(Stored records)
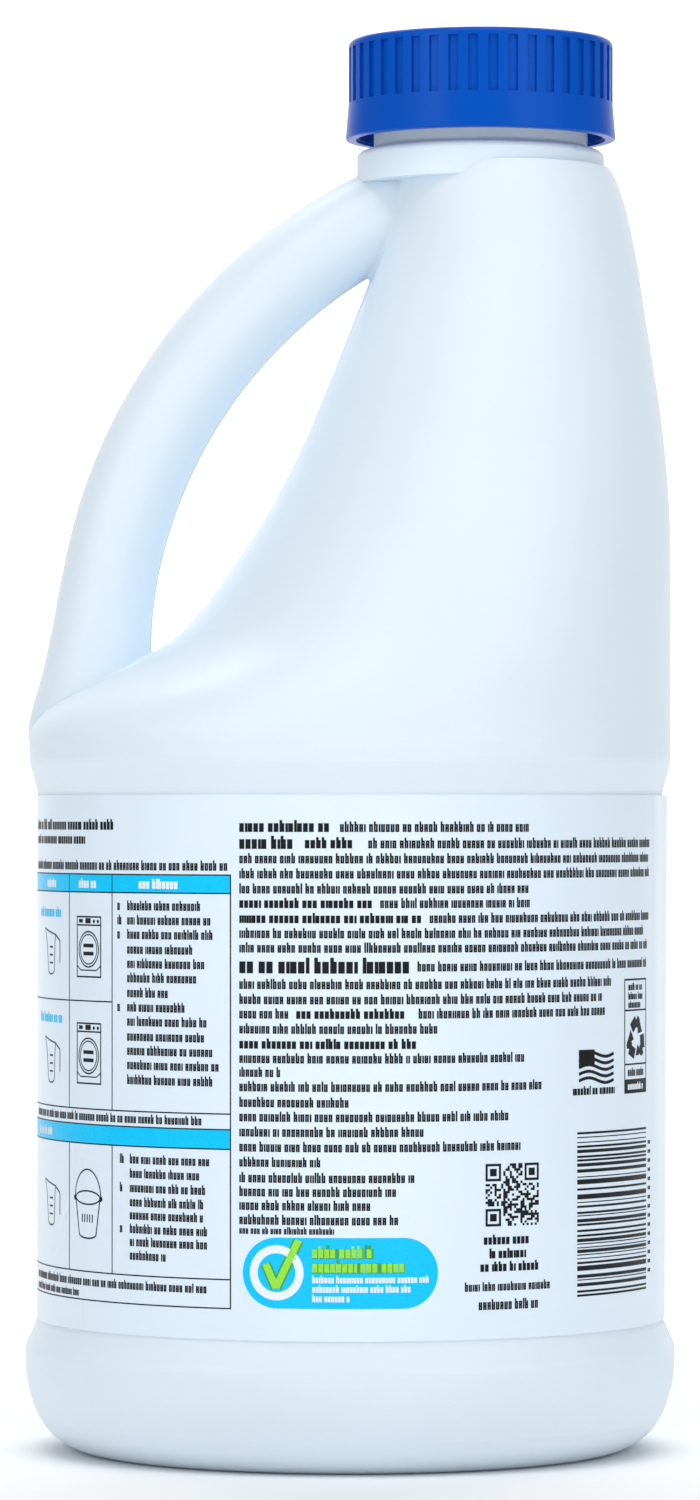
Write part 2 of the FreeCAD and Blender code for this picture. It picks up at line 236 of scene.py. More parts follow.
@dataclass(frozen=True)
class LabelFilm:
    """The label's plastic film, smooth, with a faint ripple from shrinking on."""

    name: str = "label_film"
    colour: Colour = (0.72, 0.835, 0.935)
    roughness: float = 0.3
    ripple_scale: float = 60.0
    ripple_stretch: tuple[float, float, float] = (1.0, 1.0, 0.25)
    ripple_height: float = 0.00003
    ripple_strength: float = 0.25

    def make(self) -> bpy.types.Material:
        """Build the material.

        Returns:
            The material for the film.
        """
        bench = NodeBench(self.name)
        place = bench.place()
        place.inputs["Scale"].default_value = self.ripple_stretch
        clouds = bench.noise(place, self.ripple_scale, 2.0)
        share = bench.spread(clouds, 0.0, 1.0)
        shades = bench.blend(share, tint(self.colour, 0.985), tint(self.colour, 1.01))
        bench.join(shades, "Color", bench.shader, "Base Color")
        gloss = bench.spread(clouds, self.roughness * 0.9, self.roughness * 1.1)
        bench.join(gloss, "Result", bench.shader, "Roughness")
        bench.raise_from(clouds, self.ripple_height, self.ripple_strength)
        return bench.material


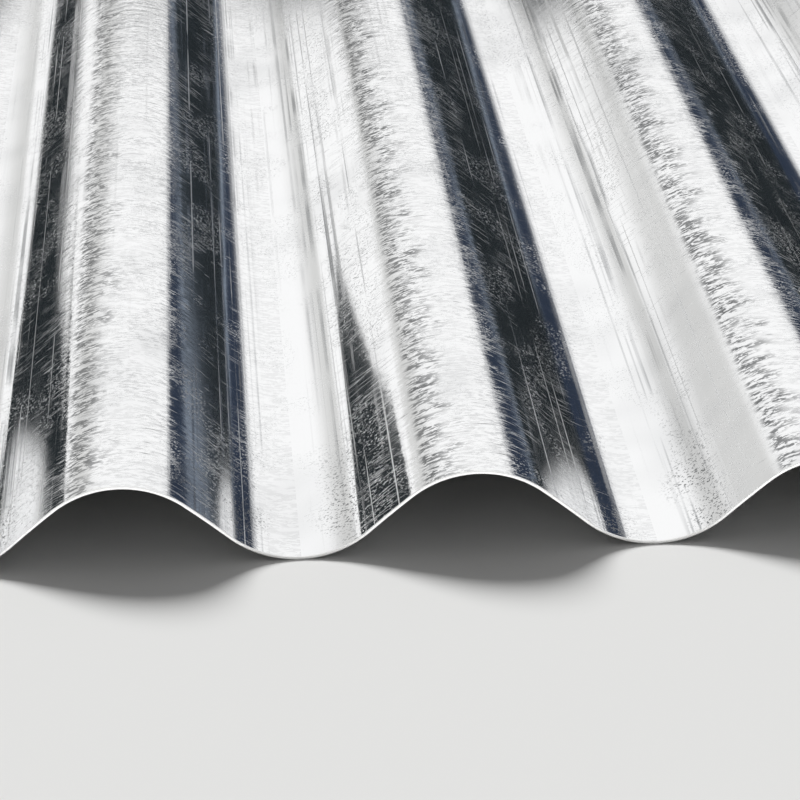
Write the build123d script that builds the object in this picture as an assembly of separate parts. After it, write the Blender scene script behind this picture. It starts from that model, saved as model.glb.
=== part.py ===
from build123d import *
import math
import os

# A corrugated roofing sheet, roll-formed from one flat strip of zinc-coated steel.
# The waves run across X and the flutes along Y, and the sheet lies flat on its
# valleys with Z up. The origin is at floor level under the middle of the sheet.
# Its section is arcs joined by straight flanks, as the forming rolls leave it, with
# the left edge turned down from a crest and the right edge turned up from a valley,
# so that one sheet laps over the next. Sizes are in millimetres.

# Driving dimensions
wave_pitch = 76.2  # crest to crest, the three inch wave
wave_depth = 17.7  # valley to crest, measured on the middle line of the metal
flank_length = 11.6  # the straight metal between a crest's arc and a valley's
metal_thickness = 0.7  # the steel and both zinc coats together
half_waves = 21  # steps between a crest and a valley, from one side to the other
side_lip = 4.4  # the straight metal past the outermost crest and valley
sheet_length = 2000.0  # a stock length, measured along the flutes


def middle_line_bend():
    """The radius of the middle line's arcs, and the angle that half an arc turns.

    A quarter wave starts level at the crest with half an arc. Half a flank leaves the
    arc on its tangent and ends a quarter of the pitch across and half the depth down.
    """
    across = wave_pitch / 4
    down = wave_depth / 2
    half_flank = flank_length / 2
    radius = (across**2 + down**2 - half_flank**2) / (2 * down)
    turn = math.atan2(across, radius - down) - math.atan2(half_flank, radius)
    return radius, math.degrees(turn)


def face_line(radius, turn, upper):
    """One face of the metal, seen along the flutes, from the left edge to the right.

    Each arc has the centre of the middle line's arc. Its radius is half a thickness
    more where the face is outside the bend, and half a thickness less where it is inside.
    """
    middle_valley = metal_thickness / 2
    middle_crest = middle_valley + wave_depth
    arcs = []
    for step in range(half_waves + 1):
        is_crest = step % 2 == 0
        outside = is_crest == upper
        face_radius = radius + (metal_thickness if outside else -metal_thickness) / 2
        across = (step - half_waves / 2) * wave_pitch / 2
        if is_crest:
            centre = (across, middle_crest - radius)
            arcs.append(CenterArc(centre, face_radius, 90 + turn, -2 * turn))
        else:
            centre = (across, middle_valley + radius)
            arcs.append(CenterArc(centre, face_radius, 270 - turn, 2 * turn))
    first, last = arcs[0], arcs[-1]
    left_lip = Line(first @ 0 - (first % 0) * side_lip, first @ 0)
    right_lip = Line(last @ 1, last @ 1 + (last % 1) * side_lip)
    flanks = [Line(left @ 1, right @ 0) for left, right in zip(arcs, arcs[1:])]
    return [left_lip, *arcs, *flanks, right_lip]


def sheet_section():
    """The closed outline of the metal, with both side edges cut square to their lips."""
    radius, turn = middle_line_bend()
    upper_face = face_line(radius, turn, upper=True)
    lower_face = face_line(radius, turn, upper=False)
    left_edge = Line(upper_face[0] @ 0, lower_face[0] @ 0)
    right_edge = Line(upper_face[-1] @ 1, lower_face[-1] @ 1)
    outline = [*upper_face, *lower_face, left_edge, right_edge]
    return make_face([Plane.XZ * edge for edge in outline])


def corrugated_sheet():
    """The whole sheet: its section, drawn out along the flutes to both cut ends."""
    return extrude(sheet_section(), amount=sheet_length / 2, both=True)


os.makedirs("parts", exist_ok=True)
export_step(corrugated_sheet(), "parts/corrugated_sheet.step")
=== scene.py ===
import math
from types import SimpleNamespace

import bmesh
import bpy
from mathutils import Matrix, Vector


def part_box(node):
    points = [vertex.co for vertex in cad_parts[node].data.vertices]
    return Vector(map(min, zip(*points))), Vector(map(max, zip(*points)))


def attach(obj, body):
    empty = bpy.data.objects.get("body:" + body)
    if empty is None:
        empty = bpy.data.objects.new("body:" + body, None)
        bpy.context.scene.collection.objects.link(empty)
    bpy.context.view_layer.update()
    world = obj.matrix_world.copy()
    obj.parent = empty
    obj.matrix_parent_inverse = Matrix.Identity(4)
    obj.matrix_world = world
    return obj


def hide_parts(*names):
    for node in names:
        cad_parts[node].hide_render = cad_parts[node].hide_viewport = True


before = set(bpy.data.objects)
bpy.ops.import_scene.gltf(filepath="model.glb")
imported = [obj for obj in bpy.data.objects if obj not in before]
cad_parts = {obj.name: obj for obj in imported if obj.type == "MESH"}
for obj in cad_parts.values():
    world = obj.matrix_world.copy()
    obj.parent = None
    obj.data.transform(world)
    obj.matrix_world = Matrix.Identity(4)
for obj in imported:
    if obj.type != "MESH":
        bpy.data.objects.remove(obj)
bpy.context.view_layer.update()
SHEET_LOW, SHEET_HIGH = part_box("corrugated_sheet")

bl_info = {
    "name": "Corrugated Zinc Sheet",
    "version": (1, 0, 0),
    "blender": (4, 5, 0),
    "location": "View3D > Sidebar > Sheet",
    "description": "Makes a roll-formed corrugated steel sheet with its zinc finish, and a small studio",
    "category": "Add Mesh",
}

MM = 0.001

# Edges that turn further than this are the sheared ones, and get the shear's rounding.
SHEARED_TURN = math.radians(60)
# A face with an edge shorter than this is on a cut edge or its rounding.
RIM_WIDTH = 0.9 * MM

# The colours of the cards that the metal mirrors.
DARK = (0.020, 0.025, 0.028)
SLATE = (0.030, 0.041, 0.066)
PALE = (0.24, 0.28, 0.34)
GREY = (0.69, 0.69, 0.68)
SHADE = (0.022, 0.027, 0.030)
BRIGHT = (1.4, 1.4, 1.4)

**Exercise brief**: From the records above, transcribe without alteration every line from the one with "upper_face = face_line(radius, turn, upper=True)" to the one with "in imported if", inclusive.

**Exercise answer**:
    upper_face = face_line(radius, turn, upper=True)
    lower_face = face_line(radius, turn, upper=False)
    left_edge = Line(upper_face[0] @ 0, lower_face[0] @ 0)
    right_edge = Line(upper_face[-1] @ 1, lower_face[-1] @ 1)
    outline = [*upper_face, *lower_face, left_edge, right_edge]
    return make_face([Plane.XZ * edge for edge in outline])


def corrugated_sheet():
    """The whole sheet: its section, drawn out along the flutes to both cut ends."""
    return extrude(sheet_section(), amount=sheet_length / 2, both=True)


os.makedirs("parts", exist_ok=True)
export_step(corrugated_sheet(), "parts/corrugated_sheet.step")
=== scene.py ===
import math
from types import SimpleNamespace

import bmesh
import bpy
from mathutils import Matrix, Vector


def part_box(node):
    points = [vertex.co for vertex in cad_parts[node].data.vertices]
    return Vector(map(min, zip(*points))), Vector(map(max, zip(*points)))


def attach(obj, body):
    empty = bpy.data.objects.get("body:" + body)
    if empty is None:
        empty = bpy.data.objects.new("body:" + body, None)
        bpy.context.scene.collection.objects.link(empty)
    bpy.context.view_layer.update()
    world = obj.matrix_world.copy()
    obj.parent = empty
    obj.matrix_parent_inverse = Matrix.Identity(4)
    obj.matrix_world = world
    return obj


def hide_parts(*names):
    for node in names:
        cad_parts[node].hide_render = cad_parts[node].hide_viewport = True


before = set(bpy.data.objects)
bpy.ops.import_scene.gltf(filepath="model.glb")
imported = [obj for obj in bpy.data.objects if obj not in before]
cad_parts = {obj.name: obj for obj in imported if obj.type == "MESH"}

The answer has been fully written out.